At the time, people considered Seymour to be lucky because she was working with a female boss who was more likely to sympathize with her condition. ("If I were a male producer, I would have probably taken the news that my star was having twins as the end of the world," creator-writer Beth Sullivan told TV Guide at the time. "But I was thrilled.") However, many people didn't realize the bond went further than that: Sullivan was pregnant with twins of her own at the time.

Not that any of that made it easy, mind you. When a reporter visited the set in the brutal California heat, Seymour was shooting a scene for a Christmas episode — in a wool dress with petticoats, pretending to be perfectly cool. ("Somehow, between the words action and cut, I managed to do it," the actress said.)

In between takes, she wore ice packs on her back and stomach to help avoid overheating, and labored under the watchful eye of her crew, who'd seen her suffer light-headedness just the day before. "I could just see that look on her face when all of a sudden it gets to her," cinematographer Roland Smith recalled, "and I immediately alarmed everybody, 'Come on, let's shoot this now.

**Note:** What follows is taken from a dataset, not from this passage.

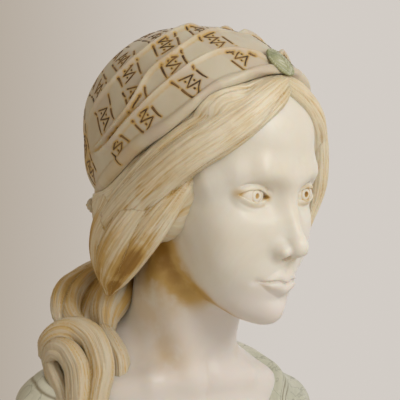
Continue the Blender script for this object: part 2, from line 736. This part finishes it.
def bodice_relief(w):
    drop = neckline_drop(w)
    x, y, z = np.abs(w[:, 0]), w[:, 1], w[:, 2]
    height = 0.9 * bell(drop - 1.6, 1.6) * (drop > -3)
    for groove in GROOVES:
        height -= 0.8 * bell(drop - groove, 0.8)
    height += 0.5 * ease(drop / 2) * ease((13.5 - drop) / 1.5)
    below = ease((drop - 14) / 10)
    angle = np.arctan2(w[:, 0], -(y - 10)) + 0.003 * w[:, 0]
    spread = angle * (1.0 + 0.0022 * (z - 190))
    waver = 0.35 * np.sin(z / 23) + 0.2 * np.sin(z / 9.5 + 3 * angle)
    folds = 1.9 * np.abs(np.sin(7.5 * spread + waver)) ** 0.8
    folds += 1.1 * np.abs(np.sin(16 * spread + 2.3 * waver + 1)) ** 0.9
    folds += 0.5 * np.sin(31 * spread + 3 * waver)
    height += below * (folds - 1.6) * ease((z - BUST_BASE - 4) / 16)
    for level in (BUST_BASE + 3, BUST_BASE + 9):
        height += 0.7 * bell(z - level, 1.8)
    return height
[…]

Let's wrap this up.'"

And when the crew wasn't looking out for her, her cast mates were. At one point, Seymour tripped at the top of the wooden stairs to her character's house. "It was scary," costar Joe Lando, who played her husband, Sully, said. "Suddenly there were five of us who just rushed toward her with our arms outstretched."

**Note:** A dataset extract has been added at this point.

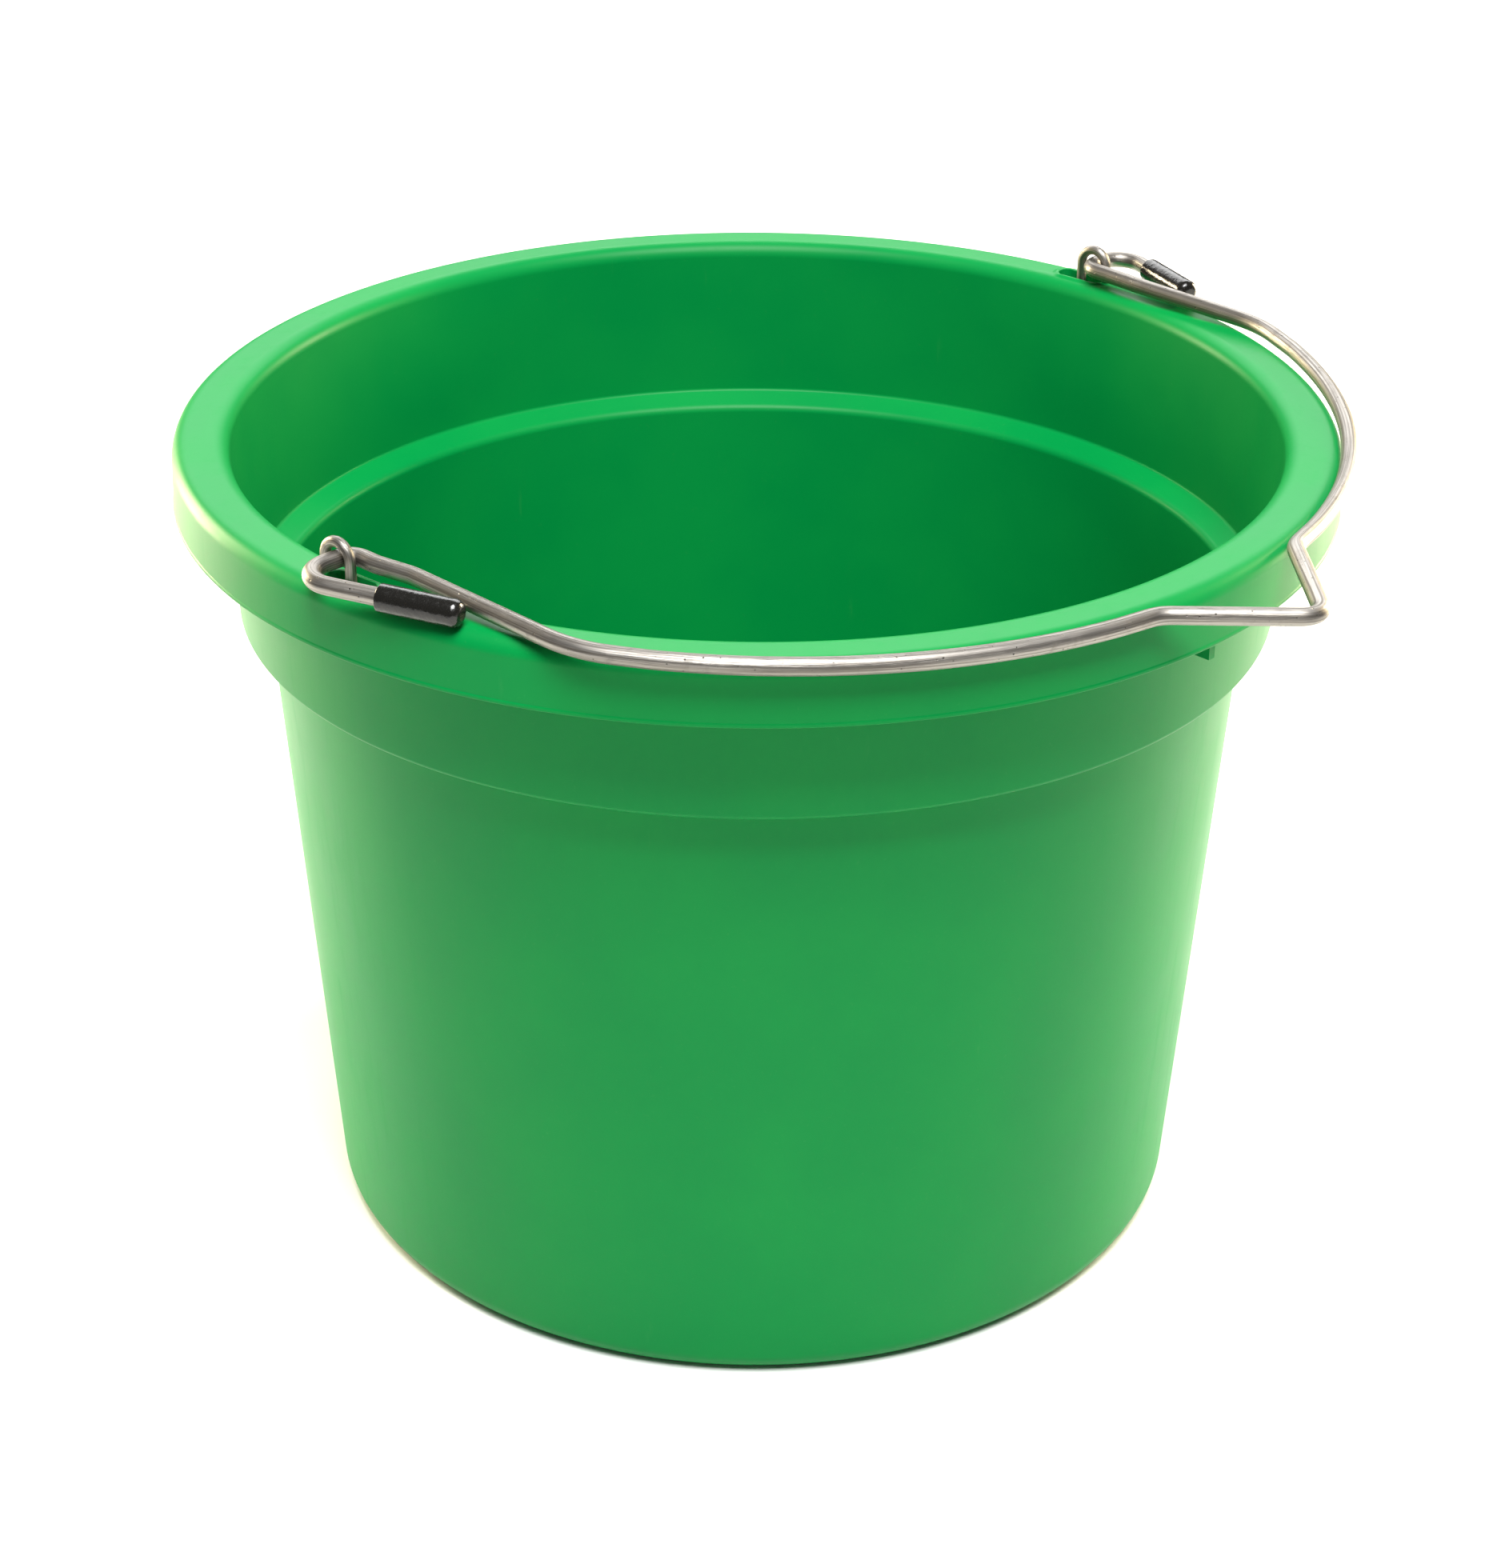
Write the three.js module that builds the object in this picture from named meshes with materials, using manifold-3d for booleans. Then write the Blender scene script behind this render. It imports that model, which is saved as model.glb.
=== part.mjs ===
// Round utility pail with a wire bail, in millimetres, +Z up.
// The origin is the centre of the flat base. The two wire eyes stand on the X axis, and the bail lies
// down towards -Y, across the rim.
import * as THREE from 'three';
import { mergeVertices } from 'three/addons/utils/BufferGeometryUtils.js';
import Module from 'manifold-3d';

// Pail body
const height = 205.6;
const rimRadius = 141;
const baseRadius = 109.4;
const baseCorner = 6;
const floorThickness = 2.6;
const wall = 2.2;
const shoulderHeight = 161.8;
const lowerTopRadius = 120.3;
const shoulderRadius = 127;
const upperTopRadius = 129.2;
const shoulderSlope = 0.6;
const shoulderCorner = 1.4;
const ledgeRise = 1.9;
const ledgeDrop = 2.6;
const ledgeTopCorner = 1;
const ledgeCorner = 2.4;
const rimSections = 80;
const pailCornerStep = 22.5;

// Rolled rim: a flat deck with round edges and a short skirt that hangs from it
const deckThickness = 2.4;
const deckInnerCorner = 4;
const deckOuterCorner = 4;
const underDeckCorner = 1;
const skirtInnerCorner = 1.8;
const skirtDraft = 0.6;
const skirtDrop = 14.7;
const skirtThickness = 2.3;

// Slots in the deck for the eyes
const eyeRadius = 133.5;
const slotLength = 14;
const slotWidth = 5;
const lipWidth = 1.3;
const lipHeight = 0.5;
const lipRoot = 1;
const slotEndSteps = 10;

// Stacking fins under the rim
const finAzimuth = THREE.MathUtils.degToRad(-93.5);
const finThickness = 2;
const finReach = 4.3;
const finOverlap = 1;

// Wire eyes
const eyeWire = 2.5;
const eyePitch = 7.8;
const pivotLift = 4.45;
const freeEndLift = 1;
const footClearance = 0.4;
const footBend = 2.5;
const footBack = 8;
const footTurn = 1.75;
const footFront = 13.5;
const archSteps = 14;
const footBendSteps = 6;
const footTurnSteps = 9;

// Wire bail
const bailWire = 4.1;
const bailTilt = THREE.MathUtils.degToRad(2);
const armOffset = 128.5;
const loopRadius = 142.6;
const loopShift = -1.5;
const gripShift = -2.2;
const gripHalfWidth = 25;
const gripTip = 165.5;
const gripTipBend = 5;
const gripShoulderBend = 8;
const armBend = 30;
const armFlare = 8;
const armStraight = 17.6;
const armShift = 0.75;
const hookCorner = new Map([[-1, 147.5], [1, 145.9]]);
const hookBend = 6.5;
const hookCornerStep = 15;
const hookSteps = 7;
const loopSteps = 12;
const loopCornerStep = 12;
const tailAngle = THREE.MathUtils.degToRad(20.5);

// Vinyl end caps
const capDiameter = 6.2;
const capLength = 19.5;
const capEnd = 2.6;
const capCorner = 2;
const capGap = 0.3;
const capMouth = new Map([[-1, 21.8], [1, 13.6]]);
const capCornerSteps = 4;
const capSections = 16;

const wireSides = 12;
const pivotHeight = height + pivotLift;

// The eyes' stems stand on the X axis and their arches lean to opposite sides of it, which turns the
// line through the two arches, the bail's hinge, by a small angle.
const hingeTurn = -Math.atan2(eyePitch / 2, eyeRadius);
const hingeRadius = Math.hypot(eyePitch / 2, eyeRadius);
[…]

Of course, to read the tabloids at the time, one would've thought Seymour was being irresponsible. One headline claimed she'd collapsed on the set, while another account had husband James Keach furious with her for putting the show's welfare ahead of the kids'. "It was nothing like that," her obstetrician told TV Guide of the supposed collapse. "If anything, the producers made sure Jane's work schedule would not jeopardize the babies." And an angry Keach went one step further. "'Pregnant Jane Seymour Collapses' — that is absolutely ridiculous," he said. "The tabloids say I begged her not to go to work. Ridiculous. The idea that she would risk the lives of our unborn children for fame, or anything, is ludicrous. Our family comes first."

It wasn't the first time Seymour felt the bite of the tabs — years before, the gossip sheets had a field day with an earlier divorce when a writer who worked with her on a biography turned around and sold personal details to the highest bidder — but she was always cognizant of the threat such portrayals posed to her family-centric show. As it turned out, though, when Dr. Quinn, which debuted in January 1993, finally met its end, it had nothing to do with tabloid slime or on-set pregnancy.

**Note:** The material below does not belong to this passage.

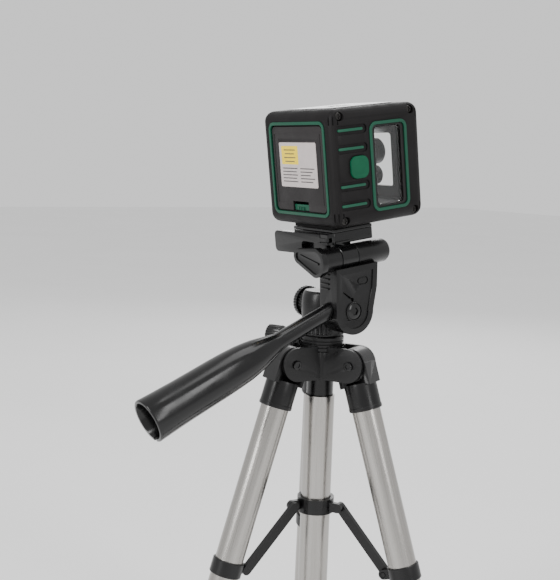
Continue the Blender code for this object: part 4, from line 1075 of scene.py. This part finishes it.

The show bit the dust the old-fashioned way, when CBS decided it was bringing in too few ratings points and too much of an older, female audience, and canned it despite the efforts of fans who raised $11,000 for a rescue campaign that generated thousands of letters, phone calls, faxes and pieces of e-mail. "The cold, cruel reality of the business we're in is that advertisers don't pay for letters, and they don't pay for the intangible, emotional attachment that people may have to a show," a network exec said.

And that was that. Aside from a later TV-movie, the show breathed its last in June 1998.